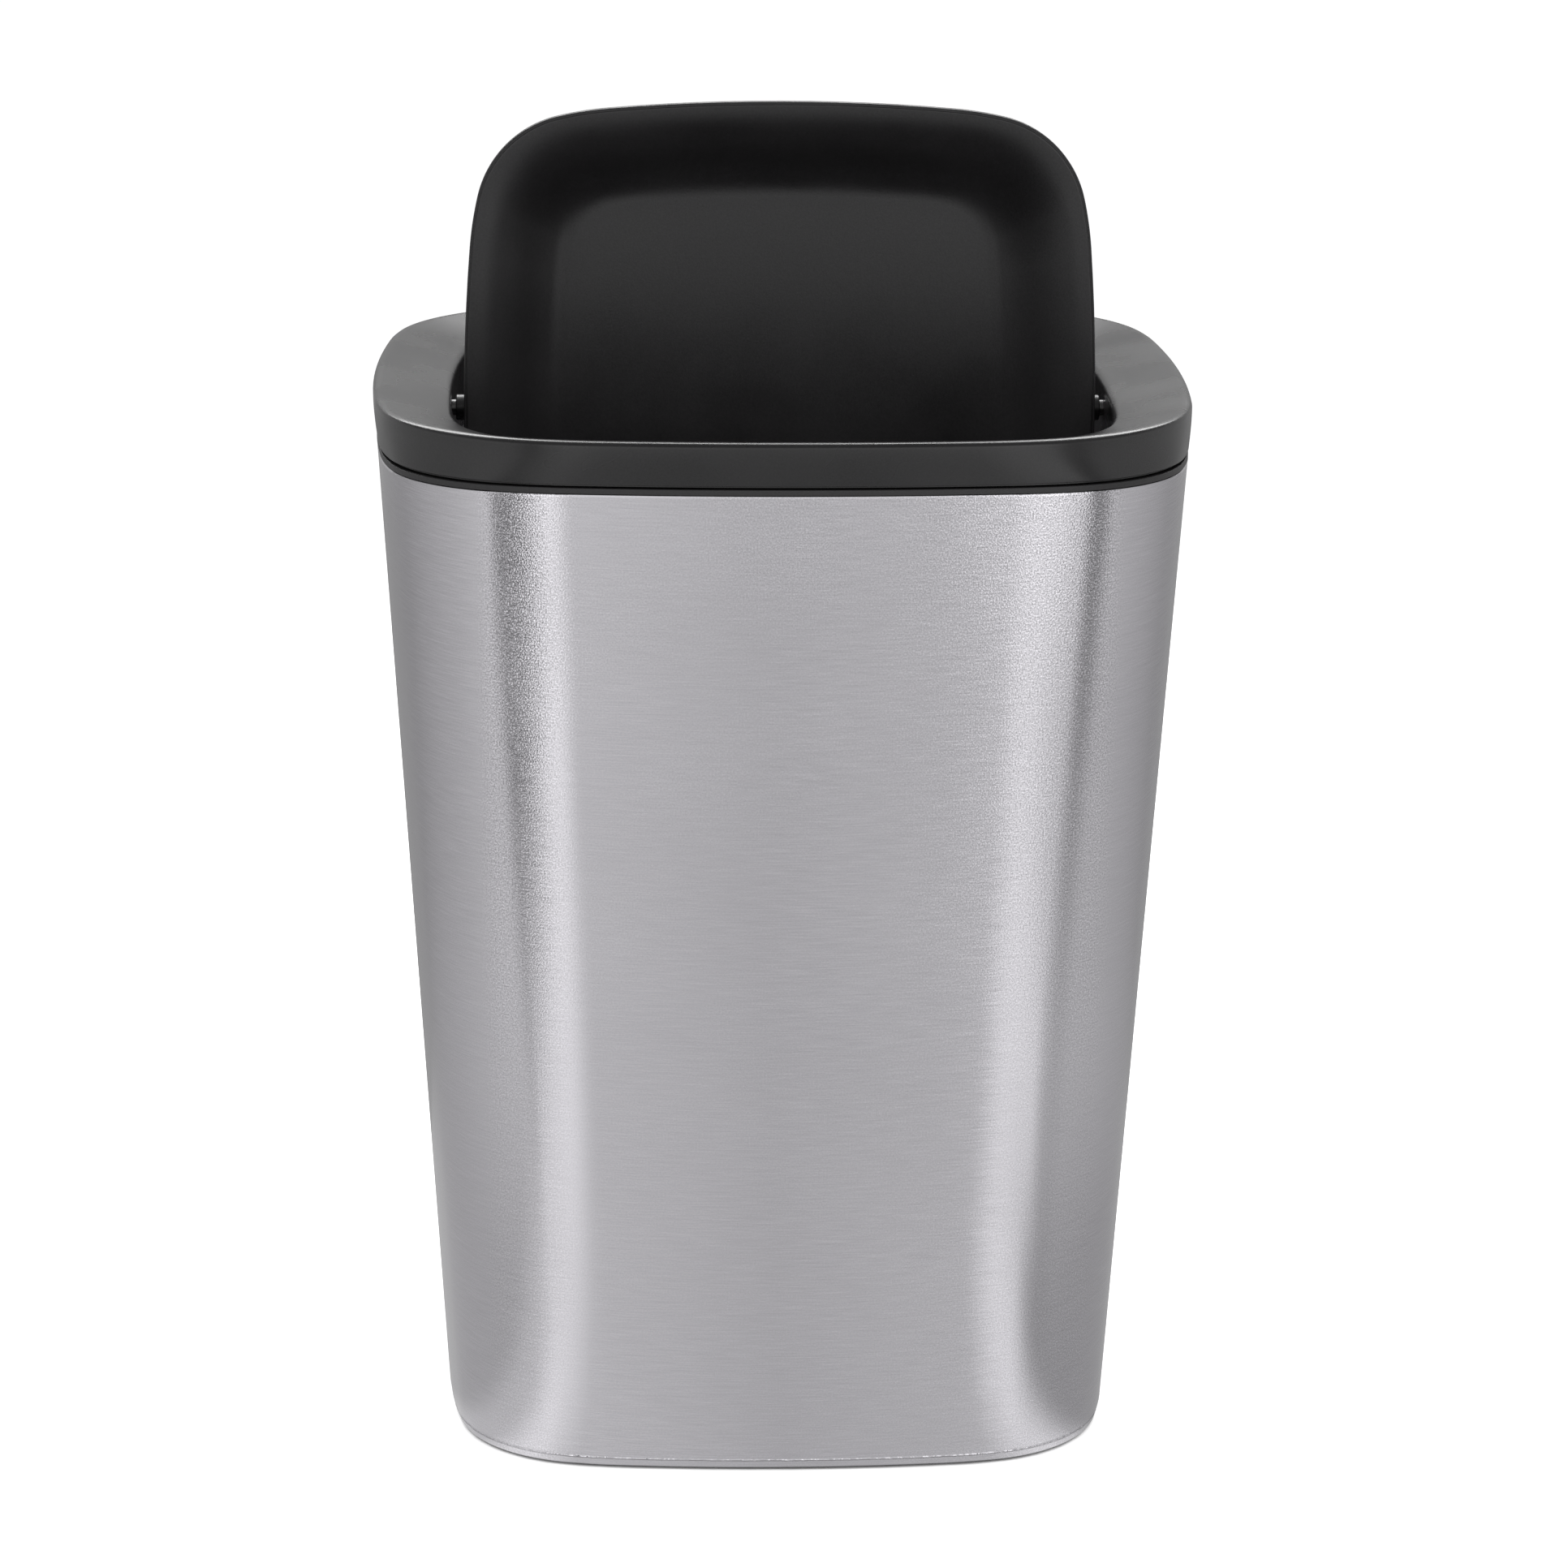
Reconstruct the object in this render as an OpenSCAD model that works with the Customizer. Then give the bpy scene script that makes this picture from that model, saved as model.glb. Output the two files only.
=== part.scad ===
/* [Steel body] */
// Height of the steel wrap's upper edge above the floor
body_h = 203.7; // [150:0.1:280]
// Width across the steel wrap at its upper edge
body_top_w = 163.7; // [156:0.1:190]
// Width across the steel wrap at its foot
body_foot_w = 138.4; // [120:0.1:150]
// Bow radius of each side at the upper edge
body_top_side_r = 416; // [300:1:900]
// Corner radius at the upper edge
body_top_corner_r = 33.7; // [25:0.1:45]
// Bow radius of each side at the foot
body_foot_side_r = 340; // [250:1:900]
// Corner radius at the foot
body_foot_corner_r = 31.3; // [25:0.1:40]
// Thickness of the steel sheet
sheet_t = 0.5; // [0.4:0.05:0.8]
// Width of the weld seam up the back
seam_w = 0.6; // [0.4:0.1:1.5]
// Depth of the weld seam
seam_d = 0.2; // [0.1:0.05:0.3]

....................

▸ **Task requirements**
Please reproduce each line exactly as written.

▸ **Solution below**
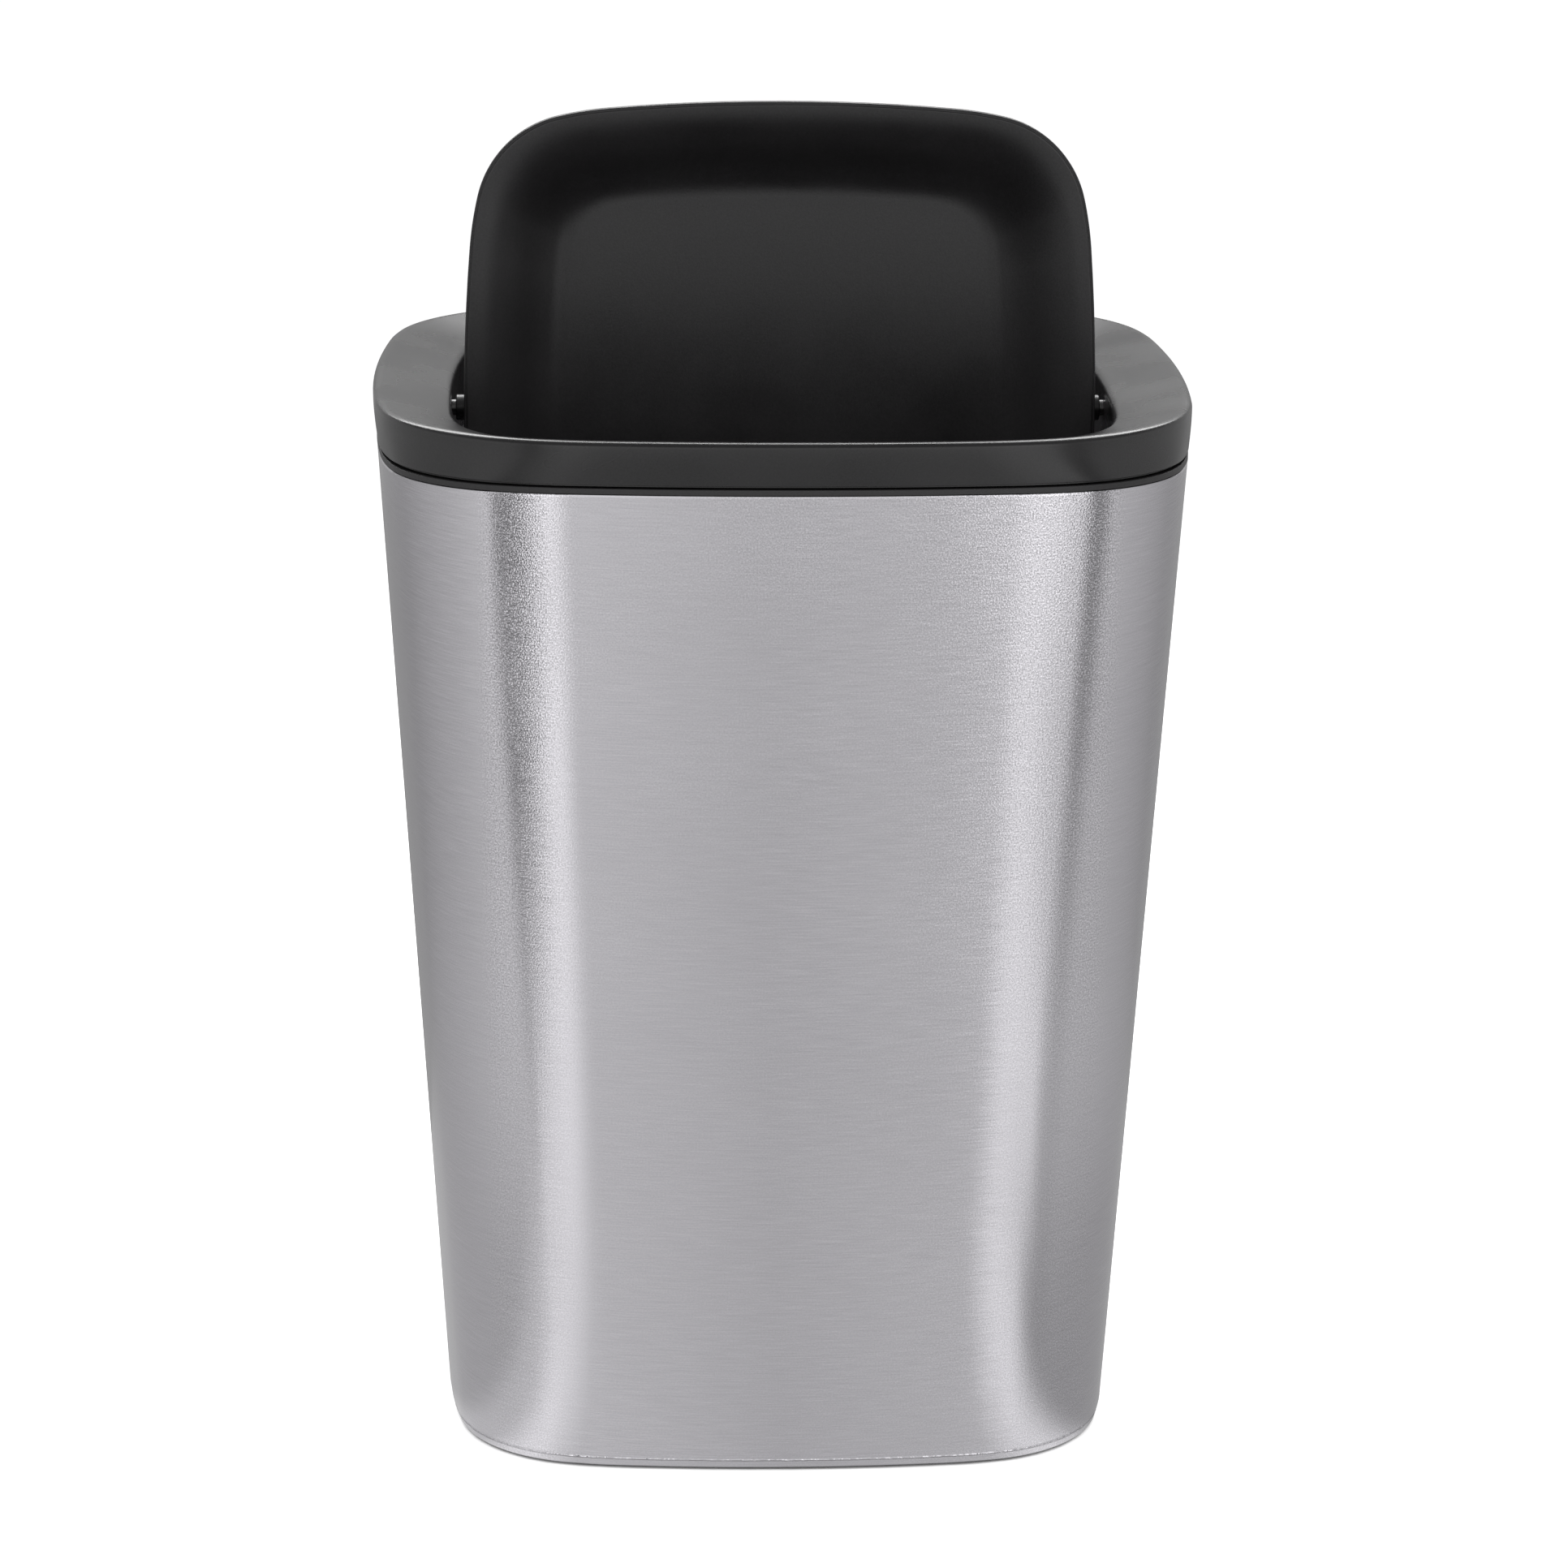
Reconstruct the object in this render as an OpenSCAD model that works with the Customizer. Then give the bpy scene script that makes this picture from that model, saved as model.glb. Output the two files only.
=== part.scad ===
/* [Steel body] */
// Height of the steel wrap's upper edge above the floor
body_h = 203.7; // [150:0.1:280]
// Width across the steel wrap at its upper edge
body_top_w = 163.7; // [156:0.1:190]
// Width across the steel wrap at its foot
body_foot_w = 138.4; // [120:0.1:150]
// Bow radius of each side at the upper edge
body_top_side_r = 416; // [300:1:900]
// Corner radius at the upper edge
body_top_corner_r = 33.7; // [25:0.1:45]
// Bow radius of each side at the foot
body_foot_side_r = 340; // [250:1:900]
// Corner radius at the foot
body_foot_corner_r = 31.3; // [25:0.1:40]
// Thickness of the steel sheet
sheet_t = 0.5; // [0.4:0.05:0.8]
// Width of the weld seam up the back
seam_w = 0.6; // [0.4:0.1:1.5]
// Depth of the weld seam
seam_d = 0.2; // [0.1:0.05:0.3]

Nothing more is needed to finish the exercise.